Belki denizi Helle’nin annesi bulut perisi Nephele, kızını ararken bu hale getirmektedir. Belki de Helle’nin üvey annesi, üvey kızının adıyla anılan bu denizi kızdırmaktadır. Poseidon bir sürü aşk yaşamıştır ve kendilerini anlaması için deniz tanrısına dua eder. Bir an önce denizin durulmasını diler. Iason, Kolkhis’e gittiğinde Medea’yı almıştır; Paris, Sparta’ya gittiğinde Helen’i almıştır. Ama Leander kavuştuğu sevgilisini yalnız bırakıp ülkesine dönmektedir.
Yine de sevgilisinin dikkatli olmasını ve deniz durulmadan gelmemesini tembih eder. Kötü bir rüya görmüştür ve sevgilisinin başına birşey gelecek diye korkmaktadır.
Daha sonraları Leander gözünü karartacak ama deniz onun canını alacaktır. Ölü bedeni, Sestos kıyılarına vurduğunda, Hero sevgilisinin cansız bedenini görecek ve intihar edecektir.
20. Acontius’tan Cydippe’ye
Cydippe, Atinalı soylu bir aileden gelmektedir. Acontius ise Cea Adası’ndan gelen hali vakti yerinde bir adamdır. İkisi de Diana adına yılda bir kez düzenlenen Delos şenliklerine katılırlar. Acontius, Cydippe’yi görür görmez aşık olur. Onu tapınağa kadar izler ve kurban sunma törenleri esnasında, kızın önüne “Acontius ile evleneceğime Diana Tapınağı üzerine yemin ediyorum.” yazılı bir elma atar.
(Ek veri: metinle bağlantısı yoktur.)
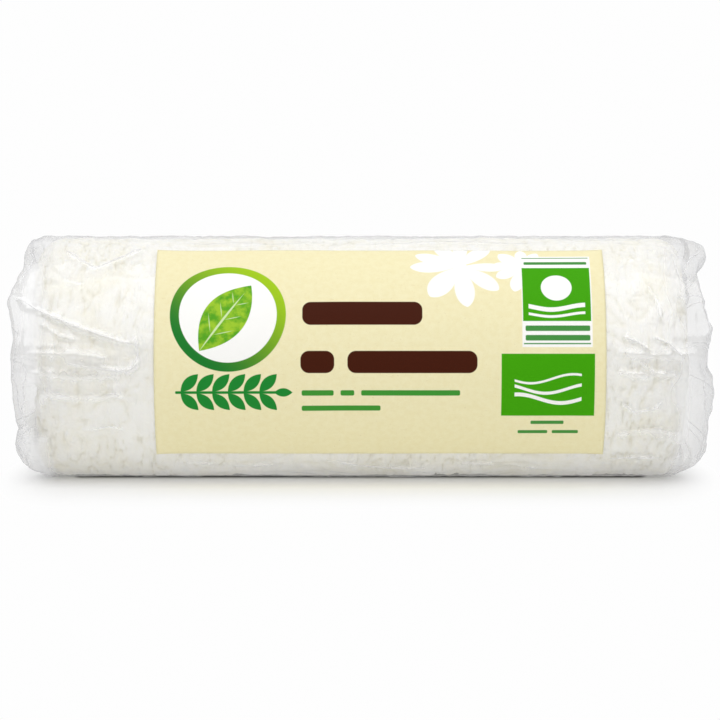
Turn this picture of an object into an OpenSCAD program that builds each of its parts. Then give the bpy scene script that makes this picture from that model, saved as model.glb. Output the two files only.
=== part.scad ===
// Goat cheese log in clear film, with a paper label round its front.
// Millimetres. +X runs along the log, -Y is the labelled front, +Z is up.
// The origin is the middle of the flat that the log rests on.

/* [Log] */
// Length over the film, from the furthest fold at one end to the furthest at the other
pack_length = 124; // [100:1:160]
// Diameter over the film
pack_diameter = 43.8; // [36:0.2:60]
// How far the log has settled: the depth of the flat that it rests on
rest_depth = 0.6; // [0.3:0.1:1.5]
// Height of the soft ripples that the film follows
ripple_height = 0.22; // [0:0.02:0.4]
// Distance from one ripple to the next
ripple_pitch = 11; // [6:0.5:20]

/* [Folded ends] */
// Length of each rounded end, from the straight side to its furthest fold
end_length = 8; // [6:0.5:14]
// How far in from the side the end turns over
turn_in = 3.4; // [2:0.2:8]
// How squarely the end turns over: 2 is a quarter of an ellipse
turn_squareness = 2.6; // [2:0.1:4]
// How deep the crease between two folds is
crease_depth = 1.3; // [0.2:0.1:3]
// How far the gathered middle of an end lies behind its furthest fold
gather_depth = 2.6; // [0.5:0.1:5]

/* [Label] */
// Length of the label along the log
label_length = 79; // [40:1:84]
// How far the middle of the label is from the middle of the log
label_shift = 3.5; // [-5:0.5:5]
// Angle round the log that the label covers
label_span = 110; // [60:5:150]
// Height of the label's middle line, as an angle above the front
label_tilt = 10; // [-20:5:20]
// Thickness of the paper
label_thickness = 0.2; // [0.1:0.05:0.5]

/* [Hidden] */

pack_radius = pack_diameter / 2;
axis_height = pack_radius - rest_depth;
side_end = pack_length / 2 - end_length;
label_left = label_shift - label_length / 2;
label_right = label_shift + label_length / 2;

label_low = label_tilt - label_span / 2;
label_high = label_tilt + label_span / 2;

// Angles run round the log: 0 is the front, 90 the top, 270 the flat that it rests on.
// They start with the label's own, so that its edges follow the log's facets.
label_facets = 22;
other_facets = 50;
facets = label_facets + other_facets;
label_steps = 16;
side_steps = 4;
turn_steps = 6;
face_steps = 5;

// Crests of the folds round each end: [angle, how far short of the furthest fold it stays].
fold_reach = 20;
left_folds = [
    [30, 0], [65, 2.6], [105, 1.9], [145, 1.2], [185, 1.7],
    [225, 1.1], [265, 1.5], [310, 1.0], [350, 1.1]
];
right_folds = [
    [15, 0.5], [60, 0.7], [100, 1.6], [140, 1.0], [180, 1.4],
    [220, 0.9], [260, 1.7], [300, 1.1], [340, 0]
];

function ease(t) = let (u = min(max(t, 0), 1)) u * u * (3 - 2 * u);
function mix(a, b, t) = a + (b - a) * t;
function turn_between(a, b) = let (d = abs(a - b) % 360) min(d, 360 - d);

label_angles = [for (i = [0 : label_facets]) mix(label_low, label_high, i / label_facets)];
other_angles =
    [for (i = [1 : other_facets - 1]) mix(label_high, label_low + 360, i / other_facets)];
ring_angles = concat(label_angles, other_angles);

// 0 under the label and along the flat, where nothing ripples, and 1 well clear of both.
ripple_fade = 12;
function beside_label(x, a) =
    let (along = max(label_left - x, x - label_right) / ripple_fade,
         round_it = (turn_between(a, label_tilt) - label_span / 2) / (2 * ripple_fade))
    ease(max(along, round_it));
function above_flat(a) = ease((turn_between(a, 270) - 2 * ripple_fade) / (2 * ripple_fade));
function ripple(x, a) =
    ripple_height * beside_label(x, a) * above_flat(a)
    * (0.6 * sin(360 * x / ripple_pitch + 70 * sin(2 * a))
       + 0.4 * sin(360 * x / (2.7 * ripple_pitch) + 3 * a));

// A point at x, on the ray that leaves the log's axis at angle a, cut off at the flat.
function at(x, a, r) = [x, -r * cos(a), max(axis_height + r * sin(a), 0)];
function on_side(x, a, lift = 0) = at(x, a, pack_radius + ripple(x, a) + lift);

// How far past side_end the rim of an end reaches at angle a: the folds stand like petals,
// with a crease where two meet.
function rim_reach(a, folds) =
    max([for (f = folds)
        end_length - f[1] - crease_depth * pow(turn_between(a, f[0]) / fold_reach, 2)]);

// The end turns over along a quarter of a squared ellipse...
function on_turn(side, a, folds, t) =
    let (out = pow(sin(t), 2 / turn_squareness), up = pow(cos(t), 2 / turn_squareness))
    at(side * (side_end + rim_reach(a, folds) * out),
       a,
       pack_radius + ripple(side * side_end, a) * up - turn_in * (1 - up));
// ...and its face then sinks towards the gathered middle.
function on_face(side, a, folds, share) =
    at(side * (side_end + mix(end_length - gather_depth, rim_reach(a, folds), ease(share))),
       a,
       (pack_radius - turn_in) * share);

function ring(points_at) = [for (a = ring_angles) points_at(a)];

// Faces between rings of n points each, all the way round.
function band_faces(rings, n) = [
    for (j = [0 : rings - 2], i = [0 : n - 1])
        let (k = (i + 1) % n, low = j * n, high = low + n)
        each [[low + i, high + i, high + k], [low + i, high + k, low + k]]
];

// Where the straight side has its rings: close together under the label, wider beside it.
side_stations = concat(
    [for (i = [1 : side_steps]) mix(-side_end, label_left, i / (side_steps + 1))],
    [for (i = [0 : label_steps]) mix(label_left, label_right, i / label_steps)],
    [for (i = [1 : side_steps]) mix(label_right, side_end, i / (side_steps + 1))]
);

module wrapped_log() {
    left_face = [for (i = [1 : face_steps - 1])
        ring(function (a) on_face(-1, a, left_folds, i / face_steps))];
    left_turn = [for (i = [turn_steps : -1 : 0])
        ring(function (a) on_turn(-1, a, left_folds, 90 * i / turn_steps))];
    side = [for (x = side_stations) ring(function (a) on_side(x, a))];
    right_turn = [for (i = [0 : turn_steps])
        ring(function (a) on_turn(1, a, right_folds, 90 * i / turn_steps))];
    right_face = [for (i = [face_steps - 1 : -1 : 1])
        ring(function (a) on_face(1, a, right_folds, i / face_steps))];
    rings = concat(left_face, left_turn, side, right_turn, right_face);
    middle = side_end + end_length - gather_depth;
    last = len(rings) * facets;
    points = concat([for (r = rings) each r], [[-middle, 0, axis_height], [middle, 0, axis_height]]);
    faces = concat(
        band_faces(len(rings), facets),
        [for (i = [0 : facets - 1]) [last, i, (i + 1) % facets]],
        [for (i = [0 : facets - 1]) [last + 1, last - facets + (i + 1) % facets, last - facets + i]]
    );
    color([0.95, 0.94, 0.90]) polyhedron(points, faces, convexity = 4);
}

// The label lies on the log's own facets, so its inner face meets them all over.
module label() {
    stations = [for (i = [0 : label_steps]) mix(label_left, label_right, i / label_steps)];
    across = len(label_angles);
    // Each ring goes up the inner face and back down the outer one.
    rings = [for (x = stations) concat(
        [for (i = [0 : across - 1]) on_side(x, label_angles[i])],
        [for (i = [across - 1 : -1 : 0]) on_side(x, label_angles[i], label_thickness)])];
    n = 2 * across;
    last = (len(rings) - 1) * n;
    ends = [for (i = [0 : across - 2])
        let (a = i, b = i + 1, c = n - 2 - i, d = n - 1 - i)
        each [[a, b, c], [a, c, d], [last + a, last + c, last + b], [last + a, last + d, last + c]]];
    color([0.97, 0.93, 0.77])
        polyhedron([for (r = rings) each r], concat(band_faces(len(rings), n), ends), convexity = 4);
}

wrapped_log();
label();
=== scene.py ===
"""A log of white-rinded goat cheese in tight clear film, with a paper label on its front.

Lengths in the property groups are metres, as in the frame. Shapes are worked out in
millimetres on a cylinder's own coordinates: x along the log, and the angle round it, which
is 0 at the front, 90 at the top and -90 underneath.
"""

import math

import bpy
import numpy as np
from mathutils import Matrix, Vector


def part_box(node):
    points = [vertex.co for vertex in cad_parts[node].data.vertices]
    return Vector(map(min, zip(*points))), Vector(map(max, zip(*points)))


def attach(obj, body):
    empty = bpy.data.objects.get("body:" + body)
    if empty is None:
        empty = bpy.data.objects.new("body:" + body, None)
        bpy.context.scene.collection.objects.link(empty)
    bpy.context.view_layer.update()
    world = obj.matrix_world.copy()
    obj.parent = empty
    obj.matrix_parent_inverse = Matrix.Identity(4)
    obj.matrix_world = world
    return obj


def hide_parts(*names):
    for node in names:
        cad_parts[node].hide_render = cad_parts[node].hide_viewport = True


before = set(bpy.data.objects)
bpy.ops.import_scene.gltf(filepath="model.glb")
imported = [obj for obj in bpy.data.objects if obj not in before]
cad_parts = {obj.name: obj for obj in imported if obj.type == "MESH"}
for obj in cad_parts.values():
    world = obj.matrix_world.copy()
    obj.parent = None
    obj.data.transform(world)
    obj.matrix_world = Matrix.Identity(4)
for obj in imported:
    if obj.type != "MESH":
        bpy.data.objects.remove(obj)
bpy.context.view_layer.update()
LOG_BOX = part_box("wrapped_log")
LABEL_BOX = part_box("label")

bl_info = {
    "name": "Wrapped goat cheese log",
    "version": (1, 0, 0),
    "blender": (4, 5, 0),
    "location": "View3D > Sidebar > Cheese log",
    "description": "Builds a goat cheese log, its clear film, its label and a small studio",
    "category": "Add Mesh",
}

MM = 0.001


# ---------------------------------------------------------------- sizes and colours


def metres(name, description, default, precision=4):
    return bpy.props.FloatProperty(
        name=name, description=description, default=default, unit="LENGTH", precision=precision
    )


def degrees(name, description, default):
    return bpy.props.FloatProperty(
        name=name, description=description, default=math.radians(default), unit="ROTATION"
    )


def brightness(name, description, default):
    return bpy.props.FloatProperty(name=name, description=description, default=default, min=0)


def colour(name, description, default):
    return bpy.props.FloatVectorProperty(
        name=name, description=description, default=default, subtype="COLOR", min=0, max=1
    )


class CheeseSettings(bpy.types.PropertyGroup):
    length: metres("Length", "Length of the cheese", 0.1150)
    diameter: metres("Diameter", "Diameter of the cheese", 0.0431)
    shoulder: metres("Shoulder", "Rounding where the side meets an end", 0.0042)
    wrinkle: metres("Wrinkle", "Depth of the rind's wrinkles", 0.00034, 5)
    rind: colour("Rind", "Colour of the bloom on the rind", (0.945, 0.936, 0.898))
    paste: colour("Paste", "Colour where the bloom is thin", (0.895, 0.868, 0.755))


class FilmSettings(bpy.types.PropertyGroup):
    length: metres(
        "Length", "Length over the folds at both ends", LOG_BOX[1][0] - LOG_BOX[0][0]
    )
    diameter: metres("Diameter", "Diameter of the film where it lies on the cheese", 0.0435)
    crease: metres("Crease", "Height of the film's creases", 0.00042, 5)
    pleats: bpy.props.IntProperty(
        name="Pleats", description="Fine pleats round each end", default=26, min=8, max=60
    )
    milk: colour("Haze", "Colour of the film where it is folded on itself", (0.66, 0.66, 0.68))


class LabelSettings(bpy.types.PropertyGroup):
    low_angle: degrees("Lower edge", "Angle of the lower edge above the front", -46.6)
    high_angle: degrees("Upper edge", "Angle of the upper edge above the front", 64.6)
    thickness: metres("Thickness", "Thickness of the paper", 0.00012, 5)
    paper: colour("Paper", "Colour of the paper", (0.865, 0.805, 0.525))
    green: colour("Green", "Colour of the green panels", (0.050, 0.350, 0.0005))
    brown: colour("Brown", "Colour of the brown bars", (0.055, 0.009, 0.002))


class StageSettings(bpy.types.PropertyGroup):
    elevation: degrees("Elevation", "Height of the camera above level", 5.0)
    distance: metres("Distance", "Distance from the camera to the log's axis", 0.566)
    lens: bpy.props.FloatProperty(
        name="Lens", description="Focal length of the camera", default=156.0, unit="CAMERA"
    )
    softbox: brightness("Softbox", "Brightness of the overhead softbox", 1.09)
    fill: brightness("Fill", "Brightness of the room behind the camera", 0.26)
    backdrop: brightness("Backdrop", "Brightness of the room behind the log", 0.86)


SETTINGS = {
    "cheese_settings": CheeseSettings,
    "film_settings": FilmSettings,
    "label_settings": LabelSettings,
    "stage_settings": StageSettings,
}


# ---------------------------------------------------------------- smooth seeded noise


class Grain:
    """Smooth noise over points in space, between about -1 and 1, the same on each run."""

    PRIMES = (73856093, 19349663, 83492791)
    TABLE_SIZE = 8192

    def __init__(self, seed):
        self.table = np.random.default_rng(seed).uniform(-1.0, 1.0, self.TABLE_SIZE)

    def at(self, points):
        cell = np.floor(points).astype(np.int64)
        part = points - cell
        ease = part ** 3 * (part * (part * 6 - 15) + 10)
        total = np.zeros(points.shape[:-1])
        for corner in np.ndindex(2, 2, 2):
            key = np.zeros(points.shape[:-1], dtype=np.int64)
            weight = np.ones(points.shape[:-1])
            for axis in range(3):
                key ^= (cell[..., axis] + corner[axis]) * self.PRIMES[axis]
                share = ease[..., axis]
                weight = weight * (share if corner[axis] else 1 - share)
            total += self.table[key & (self.TABLE_SIZE - 1)] * weight
        return total * 1.5

    def layers(self, points, count=3):
        return sum(self.at(points * 2 ** i + 17.3 * i) / 2 ** i for i in range(count)) / 1.6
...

Elmayı alan Cydippe, yazıyı sesli okur ve böylece bilmeden güçlü bir yemin etmiş olur.
Cydippe eve döner ve kendisine talip insanlar vardır. Ancak ne zaman bunlardan biriyle evlenme kararı alsa hastalanır. Ettiği yemin, tutmadığı sürece onun sağlığını bozmaktadır. Acontius, evine dönmüştür ama Cydippe’yi takip de etmektedir.
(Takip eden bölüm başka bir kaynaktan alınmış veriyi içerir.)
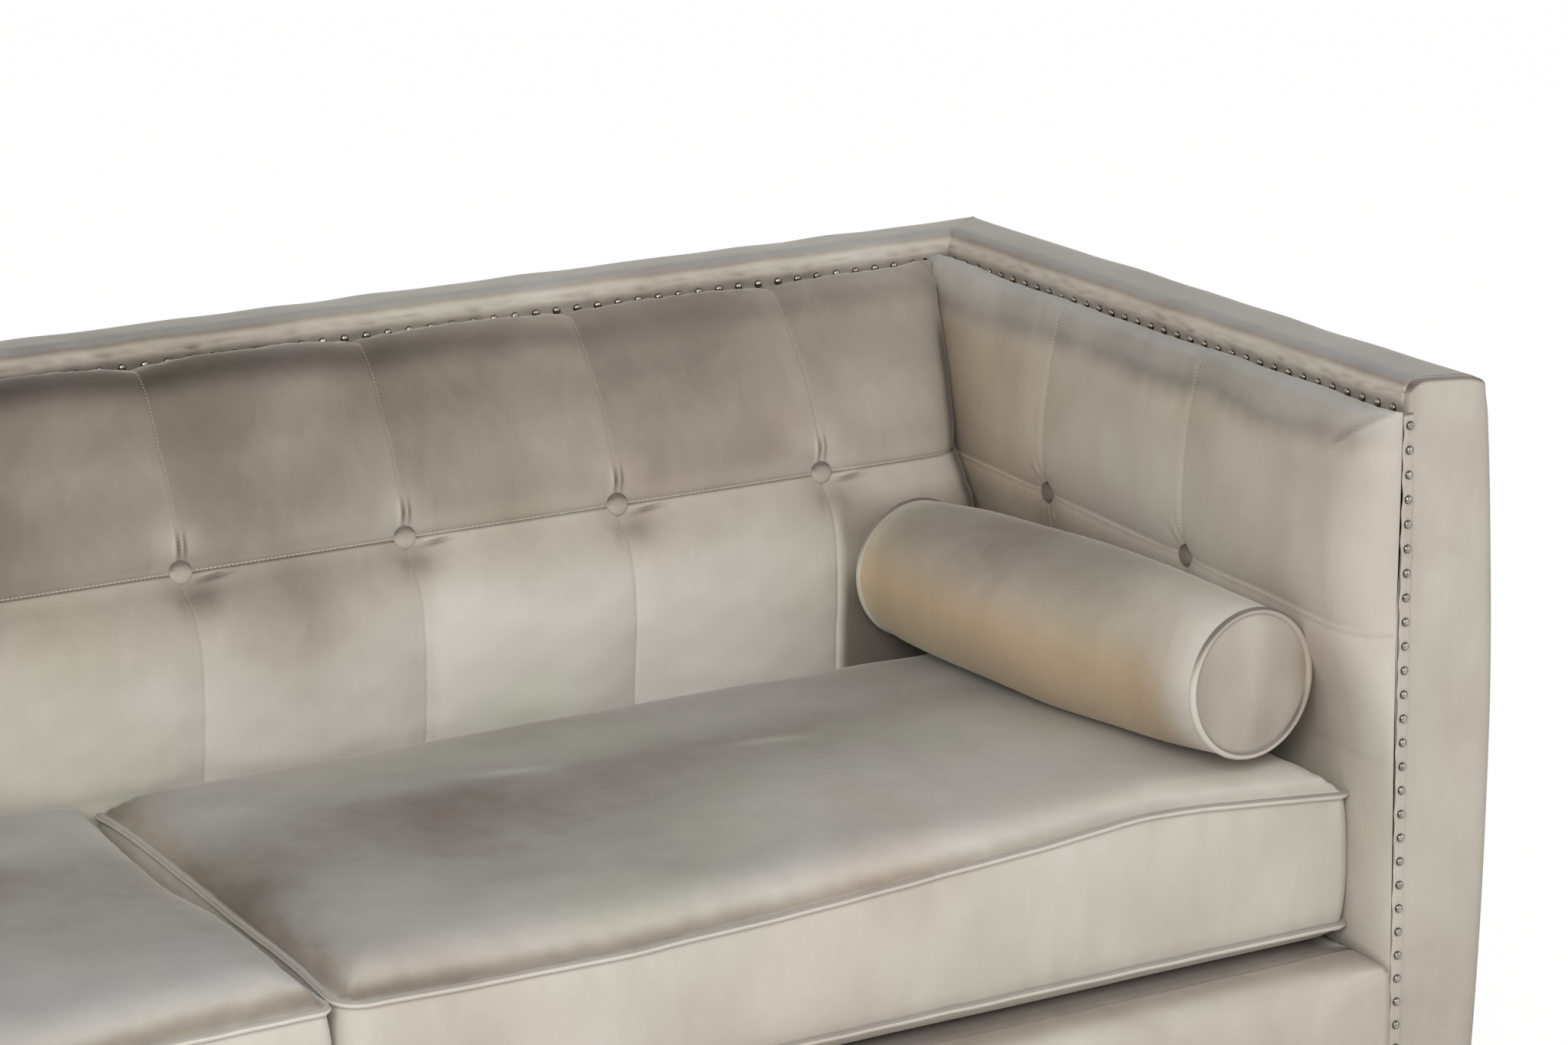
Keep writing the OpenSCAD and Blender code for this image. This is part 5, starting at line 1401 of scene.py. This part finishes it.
def add_camera(scene):
    """A long lens from the left of the sofa, above eye level, looking down along it."""
    yaw, pitch, roll = math.radians(28.97), math.radians(15.35), math.radians(0.84)
    eye = (-1.2969, -3.4667, 1.7266)
    # Focal length and width of the frame in its pixels, and width of the sensor in millimetres
    focal, frame_w, sensor_w = 5798, 2048, 36.0
    ahead = np.array([math.sin(yaw) * math.cos(pitch), math.cos(yaw) * math.cos(pitch), -math.sin(pitch)])
    right = np.array([math.cos(yaw), -math.sin(yaw), 0.0])
    down = np.cross(ahead, right)
    across = math.cos(roll) * right + math.sin(roll) * down
    below = -math.sin(roll) * right + math.cos(roll) * down
    data = bpy.data.cameras.new("camera")
    data.sensor_width = sensor_w
    data.lens = focal / frame_w * sensor_w
    camera = bpy.data.objects.new("camera", data)
    scene.collection.objects.link(camera)
    matrix = Matrix(np.stack([across, -below, -ahead], axis=1).tolist()).to_4x4()
    matrix.translation = eye
    camera.matrix_world = matrix
    scene.camera = camera


class OBJECT_OT_sofa_stage(bpy.types.Operator):
    """Make the floor, the lights and the camera"""
    bl_idname = "object.sofa_stage"
    bl_label = "Stage"

    def execute(self, context):
        scene = context.scene
        scene.view_settings.view_transform = "Standard"
        mesh = bpy.data.meshes.new("floor")
        far = 40
        corners = [(-far, -far, 0), (far, -far, 0), (far, far, 0), (-far, far, 0)]
        mesh.from_pydata(corners, [], [(0, 1, 2, 3)])
        floor = bpy.data.objects.new("floor", mesh)
        scene.collection.objects.link(floor)
        material, tree, shader = new_material("Painted floor, white")
        # The floor shows white to the eye and in reflections, and is a plain pale floor to the light
        set_inputs(tree, shader, {"Base Color": hex_colour("#D8D6D3"), "Roughness": 0.9})
        glow = add_node(tree, "Emission", {"Color": (1, 1, 1, 1), "Strength": 1.056})
        show_to_eye(tree, shader, glow, 0.9, "Material Output")
        floor.data.materials.append(material)
        world = bpy.data.worlds.new("studio")
        scene.world = world
        world.use_nodes = True
        tree = world.node_tree
        soft = tree.nodes["Background"]
        set_inputs(tree, soft, {"Color": (1, 1, 1, 1), "Strength": 0.6})
        white = add_node(tree, "Background", {"Color": (1, 1, 1, 1), "Strength": 1.0})
        show_to_eye(tree, soft, white, 1.0, "World Output")
        add_lamp("key", (-2.2, -3.8, 3.1), (0.1, 0.0, 0.45), 2.4, 165)
        add_lamp("fill", (3.6, -3.6, 2.2), (0.2, 0.0, 0.4), 3.0, 26)
        add_camera(scene)
        return {"FINISHED"}


class VIEW3D_PT_sofa(bpy.types.Panel):
    """Sizes and pieces of the sofa"""
    bl_idname = "VIEW3D_PT_sofa"
    bl_label = "Sofa"
    bl_space_type = "VIEW_3D"
    bl_region_type = "UI"
    bl_category = "Sofa"

    def draw(self, context):
        scene = context.scene
        for group in (scene.sofa_pads, scene.sofa_seat, scene.sofa_trim, scene.sofa_colours):
            box = self.layout.box()
            for key in group.__annotations__:
                box.prop(group, key)
        for operator in operators:
            self.layout.operator(operator.bl_idname)


operators = (OBJECT_OT_sofa_frame, OBJECT_OT_sofa_back, OBJECT_OT_sofa_arms, OBJECT_OT_sofa_borders,
             OBJECT_OT_sofa_panels, OBJECT_OT_sofa_nails, OBJECT_OT_sofa_cushions, OBJECT_OT_sofa_bolsters,
             OBJECT_OT_sofa_stage)
groups = {"sofa_pads": SofaPads, "sofa_seat": SofaSeat, "sofa_trim": SofaTrim, "sofa_colours": SofaColours}


def register():
    for cls in (*groups.values(), *operators, VIEW3D_PT_sofa):
        bpy.utils.register_class(cls)
    for name, cls in groups.items():
        setattr(bpy.types.Scene, name, PointerProperty(type=cls))


def unregister():
    for name in groups:
        delattr(bpy.types.Scene, name)
    for cls in (VIEW3D_PT_sofa, *operators[::-1], *list(groups.values())[::-1]):
        bpy.utils.unregister_class(cls)


def main():
    register()
    make_materials()
    for operator in operators:
        getattr(bpy.ops.object, operator.bl_idname.split(".")[1])()
    bpy.context.view_layer.update()


if __name__ == "__main__":
    main()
Mektubunda, yaptığı hileden pişman olmadığını, çünkü kıza çok aşık olduğunu anlatır. Aşkı için her şeye katlanabileceğini anlatır. Başka bir adamın onun yanında olmasına katlanamadığını belirtir. Bir an önce kendisini kabul etmesini ve Diana’ya ettiği yemini yerine getirmesini ister.
21. Cydippe’den Acontius’a
Diana tapınağına heyecanla gitmiştir ve annesi ile dadası da yanındadır. Kör olası dadısı elmayı görmüş ve Cydippe’ye verirken baştan sona oku demiştir. İşte böyle tuzağa düşmüştür Cydippe. Bu sırrı bir tek dadısı bilmektedir. Şimdi çok hastadır ve hayatı için endişelenmektedir. Kendisini bu ilişkiye mecbur bıraktığı için kızgındır. Tıpkı Acontius’un kendisini istediği gibi, Cydippe’de onu istemelidir. Şimdi ne zaman kendisi için kutsal düğün töreni hazırlansa hastalanmaktadır. Yeminin tuttuğundan şüphelenmektedir.
Cydippe sonunda itiraf eder; o da Acontius’tan hoşlanmaktadır. Artık sırrını annesine açmıştır. Bir an önce iyileşmeyi ve birlikte olmayı diler.
Üç kere düğün töreni düzenlenir ama Cydippe, üçünde de ağır bir şekilde hastalanır. Ne zaman tören ertelense, Cydippe iyileşir. Acontius, Atina’ya gelir ve kızın evini gözler. Aşkı şehirde dillere destan olur. Cydippe’nin babası durumdan şüphelenir ve Delfi kahinine danışır. Kızının güçlü bir yeminle Acontius’a bağlandığını öğrenir. Sonunda Acontius’u ve ailesini araştırır. Kızı için çok da kötü bir aday olmadığına karar verir ve evlenmelerine izin verir.